Task: List each line in which the string "copy" appears.

Source data:

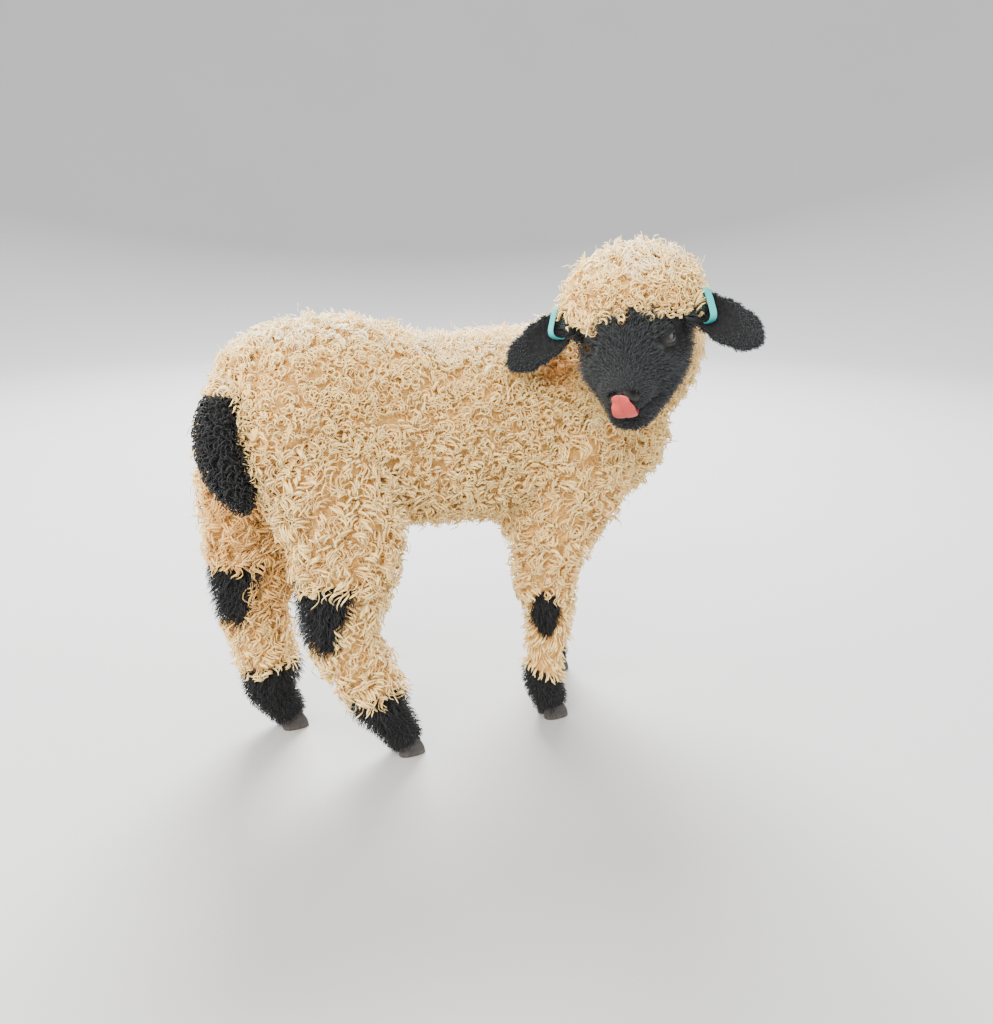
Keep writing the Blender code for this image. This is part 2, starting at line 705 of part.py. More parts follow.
def leg_planes(name, lofts):
    """The sides of the space that a leg fills: midline, top, front, rear and the coronet below."""
    side_sign = 1 if name.endswith("left") else -1
    rows = lofts[name].sections
    upper = rows[2]
    if "front" in name:
        rear = (upper.x - 0.070, 0, 0.24)
        front = (max(upper.x, rows[3].x) + 0.066, 0, 0.24)
        top = (upper.x, side_sign * 0.035, 0.258)
        rear_normal, front_normal = (1, 0, 0.25), (-1, 0, 0.25)
    else:
        rear = (-0.300, 0, 0.24)
        front = (rows[1].x + 0.138, 0, 0.27)
        top = (upper.x, side_sign * 0.035, 0.268)
        rear_normal, front_normal = (1, 0, 0), (-1, 0, 0.04)
    return [
        ((0, side_sign * 0.0012, 0), (0, side_sign, 0)),
        (top, (0, side_sign * 0.52, -0.85)),
        (rear, rear_normal),
        (front, front_normal),
        ((0, 0, CLAW_HEIGHT), (0, 0, 1)),
    ]


def head_planes():
    """The head's share of the whole: ahead of the nape and above the throat."""
    throat = (0.004, 0, -0.060)
    return [
        (throat, (0.90, 0, 0.43)),
        (throat, (0.14, 0, 1.0)),
        ((0, 0.090, 0.03), (0, -0.95, 0.31)),
        ((0, -0.090, 0.03), (0, 0.95, 0.31)),
        ((0.19, 0, 0), (-1, 0, 0)),
        ((0, 0, 0.14), (0, 0, -1)),
    ]


def topknot_planes():
    """The cap of fleece over the skull, above the hairline and the roots of the ears."""
    return [*head_planes(), ((0.042, 0, 0.031), (-0.20, 0, 0.98))]


def neck_planes():
    return [((0.195, 0, 0.420), (0.50, 0, 0.87))]


def part_whole(whole, group, guides, lofts, frame):
    """Parts the whole with flat cuts a gap wide, and returns the pieces by name."""
    shares = {name: (leg_planes(name, lofts), None) for name in lofts}
    shares["neck"] = (neck_planes(), None)
    shares["head"] = (head_planes(), frame)
    shares["topknot"] = (topknot_planes(), frame)
    taken_from = {"head": ("torso", "neck"), "topknot": ("head",)}
    pieces = {}
    for name in [*shares, "torso"]:
        pieces[name] = new_object(name, whole.data.copy(), group)
    for name, (planes, place) in shares.items():
        inner = region(name + "_share", guides, planes, place)
        combine(pieces[name], "INTERSECT", inner)
        bpy.data.objects.remove(inner)
        outer = region(name + "_room", guides, planes, place, grow=GAP)
        for other in taken_from.get(name, ("torso",)):
            combine(pieces[other], "DIFFERENCE", outer)
        bpy.data.objects.remove(outer)
    for piece in pieces.values():
        keep_largest_surface(piece)
    return pieces


def cut_room(thing, cutter):
    """Takes a slightly grown neighbour away from a piece."""
    combine(thing, "DIFFERENCE", cutter)
    bpy.data.objects.remove(cutter)


def make_tail(name, group, grow=0.0):
    loft = Loft(tail_sections(), 8, (-1, 0, 0.3), 0.5, grow)
    tail = new_object(name, loft.mesh(name, 10), group)
    pieces = new_collection("tail_clumps")
    add_clumps(loft, pieces, random.Random(5), TAIL_CLUMPS, shortest_coat=0.007)
    if grow:
        for clump in pieces.objects:
            centre = sum((v.co for v in clump.data.vertices), Vector()) / len(clump.data.vertices)
            for vertex in clump.data.vertices:
                vertex.co += (vertex.co - centre).normalized() * grow * 3
    combine(tail, "UNION", pieces)
    remove_collection(pieces)
    keep_largest_surface(tail)
    return tail


def make_claws(group):
    """Two claws under each leg, toes slightly apart."""
    feet = {
        "front_right": FORE_RIGHT,
        "front_left": FORE_LEFT,
        "hind_right": HIND_RIGHT,
        "hind_left": HIND_LEFT,
    }
    mesh = claw_loft().mesh("claw", 10, domed=False)
    claws = []
    for foot, (x, y) in feet.items():
        for place, shift in (("inner", -1), ("outer", 1)):
            outward = shift * (1 if y > 0 else -1)
            claw = new_object(f"claw_{foot}_{place}", mesh.copy(), group)
            claw.location = (x + CLAW_FORWARD, y + outward * CLAW_SPREAD, 0)
            claw.rotation_euler = (0, 0, outward * math.radians(3))
            claws.append(claw)
    return claws


def main():
    clear_scene()
    group = new_collection("valais_blacknose_lamb")
    guides = new_collection("cutters")
    frame = head_frame()
    _, _, legs = body_lofts()
    whole = build_whole(guides)
    pieces = part_whole(whole, group, guides, legs, frame)
    bpy.data.objects.remove(whole)
    for name in ("torso", "neck", "topknot", *legs):
        paint(pieces[name], CREAM, 0.95)

    tail = make_tail("tail", group)
    paint(tail, BLACK, 0.95)
    cut_room(pieces["torso"], make_tail("tail_room", guides, GAP * 2))

    head = pieces["head"]
    topknot = pieces["topknot"]
    shape_face(head, frame)
    tongue = new_object("tongue", tongue_loft().mesh("tongue", 10), group, frame)
    paint(tongue, PINK, 0.4)
    cut_room(head, new_object("tongue_room", tongue_loft(GAP).mesh("tongue_room", 10), guides, frame))
    for name, side_sign in (("left", 1), ("right", -1)):
        ear = make_ear("ear_" + name, side_sign, group, frame)
        tag = make_tag("ear_tag_" + name, side_sign, group, frame)
        for other in (head, topknot):
            cut_room(other, make_ear("ear_room", side_sign, guides, frame, GAP * 3))
        for other in (ear, head, topknot):
            cut_room(other, make_tag("tag_room", side_sign, guides, frame, GAP))
        keep_largest_surface(ear)
        paint(ear, BLACK, 0.95)
        paint(tag, TURQUOISE, 0.4)
        centre, sight = eye_places()[name]
        eye = ellipsoid("eye_" + name, group, Vector(), (EYE_RADIUS,) * 3, around=12, rings=8)
        eye.matrix_world = frame @ Matrix.Translation(centre)
        paint(eye, (0.02, 0.012, 0.008), 0.1)
    keep_largest_surface(head)
    keep_largest_surface(topknot)
    paint(head, BLACK, 0.95)
    keep_largest_surface(pieces["torso"])
    for claw in make_claws(group):
        paint(claw, HORN, 0.5)

    for thing in group.objects:
        if thing.name.startswith(("eye", "claw", "tongue")):
            thing.data.shade_smooth()
    centre_on_origin(group)


def centre_on_origin(group):
    """Hangs every piece on one empty, moved so that the lamb stands on its bounding box's bottom centre."""
    bpy.context.view_layer.update()
    points = [thing.matrix_world @ vertex.co for thing in group.objects for vertex in thing.data.vertices]
    low = [min(point[i] for point in points) for i in range(3)]
    high = [max(point[i] for point in points) for i in range(3)]
    lamb = new_object("lamb", None, group)
    for thing in group.objects:
        if thing is not lamb:
            thing.parent = lamb
    lamb.location = (-(low[0] + high[0]) / 2, -(low[1] + high[1]) / 2, -low[2])


if __name__ == "__main__":
    main()
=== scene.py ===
"""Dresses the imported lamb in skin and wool.

It gets one seamless skin, a fleece of solid curls, short black wool, eyes, a tongue, claws and ear tags. The
body's sections are those of the solids, in metres, with the lamb facing +X. They are given in the lamb's own
layout and are shifted so that the eyes fall where the frame has them.
"""

import math

import bmesh
import bpy
import numpy as np
from bpy.props import FloatProperty, FloatVectorProperty, PointerProperty
from mathutils import Matrix, Vector


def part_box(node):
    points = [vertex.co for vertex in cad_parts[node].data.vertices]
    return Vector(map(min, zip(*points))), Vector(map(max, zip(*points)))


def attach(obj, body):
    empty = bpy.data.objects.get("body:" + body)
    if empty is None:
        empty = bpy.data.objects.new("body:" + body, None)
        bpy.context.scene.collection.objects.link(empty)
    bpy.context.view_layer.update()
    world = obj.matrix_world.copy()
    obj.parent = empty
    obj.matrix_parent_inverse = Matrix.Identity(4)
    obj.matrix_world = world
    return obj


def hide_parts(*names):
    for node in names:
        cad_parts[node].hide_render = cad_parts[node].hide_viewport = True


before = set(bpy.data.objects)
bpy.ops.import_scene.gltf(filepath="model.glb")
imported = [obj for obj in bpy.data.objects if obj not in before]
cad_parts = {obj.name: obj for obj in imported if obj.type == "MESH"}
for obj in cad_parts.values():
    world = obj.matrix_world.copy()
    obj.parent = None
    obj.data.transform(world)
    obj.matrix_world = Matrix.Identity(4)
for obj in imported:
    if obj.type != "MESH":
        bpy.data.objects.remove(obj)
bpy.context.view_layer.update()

bl_info = {
    "name": "Curly Lamb",
    "version": (1, 0, 0),
    "blender": (4, 5, 0),
    "location": "3D View > Sidebar > Lamb",
    "description": "Skin, curled fleece, black wool and finishes for a life-size lamb",
    "category": "Object",
}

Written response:
        pieces[name] = new_object(name, whole.data.copy(), group)
            claw = new_object(f"claw_{foot}_{place}", mesh.copy(), group)
    world = obj.matrix_world.copy()
    world = obj.matrix_world.copy()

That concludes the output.